Their next child Margaret is born in Coromandel in 1865, although written proof has yet to be found. The third child, my great-grandfather Alfred Richard Cornes was born 20 January 1867 at Kapanga. (Alfred married Mary Ann Earl on 21 May 1890 at Te Aroha). Although a family bible shows that Clement and Barbara were married in 1863, facts are that they married 1868 at Thames, with residence given as Kapanga. For years I hunted for the birth registration and certificate for their third child, Alfred without success, until by chance some creative spelling found the registration. Alfred Richard MARAN, born 20 January 1867 at Kapanga, son of Barbarella Maran and Clement Agustus Cornes, a miner. Well at least they had the parents nearly right! It did though give me proof of his birth details, but equally important - a direct connection to the Coromandel town area.
It's ironic that after years of holidaying at Oamaru Bay and countless hours and daytrips to Coromandel, a family connection had been found. It makes you wonder about how a place can feel familiar and comfortable, with some appeal, yet you just can't put your finger on why?
Clement's mining connections to the Coromandel area included the Kapanga Mine; with Miners Rights issued in August-September 1869 for Coromandel and Kennedy Bay areas. When he died in 1906, the newspaper obituary states that, 'Recently he disposed of his interest in the Kapanga mine at Coromandel, of which he was part owner.' It also states, 'He was one of the oldest and best known prospectors of the Hauraki Peninsula, and was identified with the mining industry at Thames, Ohinemuri, and Coromandel for a number of years.'
A banquet was given in Clement's honour at Te Aroha in 1888 and was reported in The Te Aroha News, in Clements own words he says, 'I may say I am the oldest miner on this Peninsula, and have worked in all parts of it, from Coromandel right along the reefs to Te Aroha and Wairongomai,' while admitting it broke him on several occasions!
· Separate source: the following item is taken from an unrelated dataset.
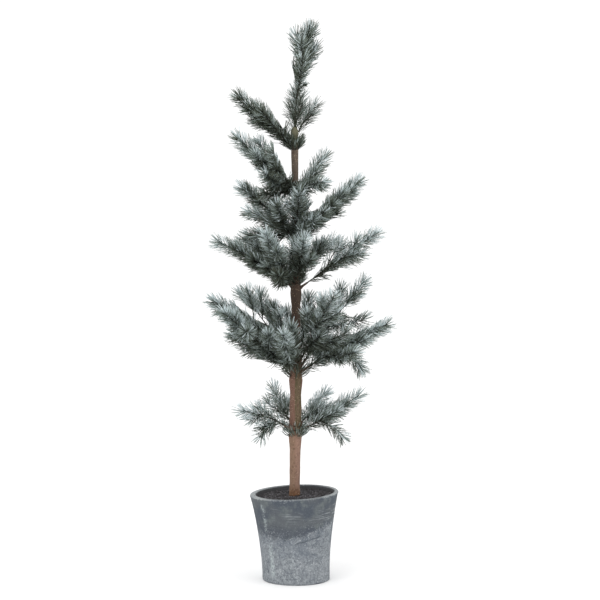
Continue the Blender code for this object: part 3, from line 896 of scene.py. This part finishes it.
def cracks(skin, colour):
    """Dark sloping hairlines where the skin has crept."""
    height = skin.axes()[2] - (skin.noise(80, 4) - 0.5) * 0.006
    for azimuth, middle, slope, reach, thick in CRACKS:
        aside, outward = skin.seen_from(azimuth)
        line = abs(height - middle - aside * slope).step(thick * 0.4, thick * 1.6, 0.65, 0)
        share = line * abs(aside).step(reach * 0.6, reach, 1, 0) * outward.step(0, 0.01)
        colour = skin.mix(share, colour, (66, 71, 78))
    return colour


def fill_finish():
    """Dark crumbly fill."""
    skin = Finish("dark_fill", linear(56, 55, 57), 0.95, 0.15)
    grain = skin.noise(500, 5, 0.7)
    colour = skin.layers(
        skin.mix(grain, (34, 33, 35), (92, 90, 92)),
        (skin.noise(210), 0.46, 0.60, 0, 0.75, (36, 34, 36)),
        (skin.noise(190, 4), 0.54, 0.64, 0, 0.6, (122, 120, 124)),
        (skin.cells(380), 0.12, 0.24, 0.35, 0, (112, 96, 84)),
    )
    return skin.finished(grain.step(0.3, 0.7, 0.85, 1), colour, (grain, 0.0012, 0.8))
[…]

The Kapanga Mine was 'New Zealand's first two hard rock gold mines - Kapanga and Scotty's Mine, Driving Creek Coromandel Peninsula.' Downey outlines that the Kapanga area of about 29 acres, which had several claims including: Kapanga, Scotty's, South & Blagrove's Claims. The Kapanga mine was one of the most important Quartz mine in New Zealand . For the Kapanga Claim, 'Anything in the way of detailed information regarding it for the years prior to 1887 is scarce.' The claim was owned by the Kapanga Goldmining Company, shortly after 1863 when a battery was operational. The mine did relatively well, with the usual peaks and troughs of production of ore and several changes of ownership. Interestingly Downey goes onto state that in '1906 the mine had passed ownership to Cornes and Hollis.' This would likely have been one of Clement's sons; who also chased the gold, like their father before them.
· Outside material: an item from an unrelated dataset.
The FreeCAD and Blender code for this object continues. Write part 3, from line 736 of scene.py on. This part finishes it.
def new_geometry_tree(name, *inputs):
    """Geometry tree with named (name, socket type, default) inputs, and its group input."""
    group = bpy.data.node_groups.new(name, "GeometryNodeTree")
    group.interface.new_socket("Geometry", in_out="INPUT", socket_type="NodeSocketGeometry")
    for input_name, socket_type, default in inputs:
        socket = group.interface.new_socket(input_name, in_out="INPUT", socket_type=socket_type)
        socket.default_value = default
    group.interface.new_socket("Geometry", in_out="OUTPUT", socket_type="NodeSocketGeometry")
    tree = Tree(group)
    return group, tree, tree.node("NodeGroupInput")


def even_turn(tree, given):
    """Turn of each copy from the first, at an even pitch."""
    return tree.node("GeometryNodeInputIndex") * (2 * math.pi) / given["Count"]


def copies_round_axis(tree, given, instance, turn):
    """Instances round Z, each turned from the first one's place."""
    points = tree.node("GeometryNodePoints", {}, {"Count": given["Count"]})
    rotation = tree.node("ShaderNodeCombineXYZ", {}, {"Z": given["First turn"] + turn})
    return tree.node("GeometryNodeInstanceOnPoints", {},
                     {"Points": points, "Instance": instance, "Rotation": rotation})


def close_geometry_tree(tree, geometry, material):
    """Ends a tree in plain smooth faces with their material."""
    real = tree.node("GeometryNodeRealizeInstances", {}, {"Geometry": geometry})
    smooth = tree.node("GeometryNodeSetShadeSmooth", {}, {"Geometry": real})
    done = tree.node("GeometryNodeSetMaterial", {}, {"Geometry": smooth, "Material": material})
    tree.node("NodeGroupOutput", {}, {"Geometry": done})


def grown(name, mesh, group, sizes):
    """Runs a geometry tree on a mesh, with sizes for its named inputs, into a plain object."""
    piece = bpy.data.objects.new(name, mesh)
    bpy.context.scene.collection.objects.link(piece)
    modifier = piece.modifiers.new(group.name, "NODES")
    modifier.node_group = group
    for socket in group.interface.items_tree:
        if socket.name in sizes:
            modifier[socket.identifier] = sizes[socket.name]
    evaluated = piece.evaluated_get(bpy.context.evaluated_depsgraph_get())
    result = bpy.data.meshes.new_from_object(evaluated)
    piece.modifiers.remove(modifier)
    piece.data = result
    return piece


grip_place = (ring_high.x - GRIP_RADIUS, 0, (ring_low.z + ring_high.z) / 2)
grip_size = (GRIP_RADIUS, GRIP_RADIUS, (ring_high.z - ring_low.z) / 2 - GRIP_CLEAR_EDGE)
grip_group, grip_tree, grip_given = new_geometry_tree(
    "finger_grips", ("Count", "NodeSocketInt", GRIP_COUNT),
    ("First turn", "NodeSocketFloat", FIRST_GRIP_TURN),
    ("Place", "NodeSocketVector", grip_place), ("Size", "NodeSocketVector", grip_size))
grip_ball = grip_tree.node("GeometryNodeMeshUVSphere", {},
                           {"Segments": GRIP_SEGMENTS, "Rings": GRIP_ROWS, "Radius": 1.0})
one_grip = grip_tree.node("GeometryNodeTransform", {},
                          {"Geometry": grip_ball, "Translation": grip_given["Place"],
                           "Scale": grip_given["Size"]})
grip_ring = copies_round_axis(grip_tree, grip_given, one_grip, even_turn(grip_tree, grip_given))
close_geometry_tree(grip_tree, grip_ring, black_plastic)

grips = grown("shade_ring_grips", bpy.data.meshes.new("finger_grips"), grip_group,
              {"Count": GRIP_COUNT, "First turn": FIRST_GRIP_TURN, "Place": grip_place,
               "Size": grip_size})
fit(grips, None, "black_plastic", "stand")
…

When looking at early pictures of the Kapanga mining area, it is not hard to imagine the daily challenges that the men and their families faced. It is easy to say, how did they manage? Take a step back and remember where the settlers came from. They were generally used to a hard life. For Clement, as a child he had traveled all around Europe with the soldiers' families enduring the battle skirmishes; in between multiple stays in English army barracks. One can only speculate for him to finally reach Coromandel, he must have enjoyed the climate, the freedom and the opportunities that were before him and his growing family of thirteen. Likewise for Barbara Moran, a young girl from Scotland who came to New Zealand in 1847 to settle at the Howick Fencible village . Her father died that same year and the family's fortunes seem to have plummeted quickly downwards. I believe the young Cornes couple would have embraced the life and challenges that the Kapanga area brought them. A fresh new start in a very picturesque part of New Zealand; even taking into account the usual dirty, hard conditions of a mining site.
Despite leaving Coromandel by 1876 (when he is at the Golden Calf Claim at Moanatairi) Clement kept his interest at the Kapanga mine and no doubt ventured back to the town where he first mined, on many occasions.
The Cornes family are just one of many who briefly called Coromandel home. We can but hope that the experience was positive, both for them and the town. To date I haven't found any school records, electoral roll information or been able to expand on their time at Kapanga. As a genealogist finding these footprints, no matter how faint, allows us to walk in our ancestors past and ponder. Now I can proudly say - my Great-grandfather was born at Kapanga during the time his father worked the Kapanga mine. This is but the introduction, now the challenge is mine, to dig some more and find my own gold on the Cornes family - early Kapanga settlers of the 1860s.
1. The Goldminer's Database by Kae Lewis.
2. 'The New Zealand Herald' Page 6, 11 August 1906.
3. 'The Te Aroha News' 12 May 1888.
4. Nolan, T. 'Historic Gold Trails of the Coromandel' 1977.
5. Downey, J F. 'Goldmines of the Hauraki District' 1935.
6. The New Zealand Fencible Society 'The Royal New Zealand Fencibles 1847-1852'.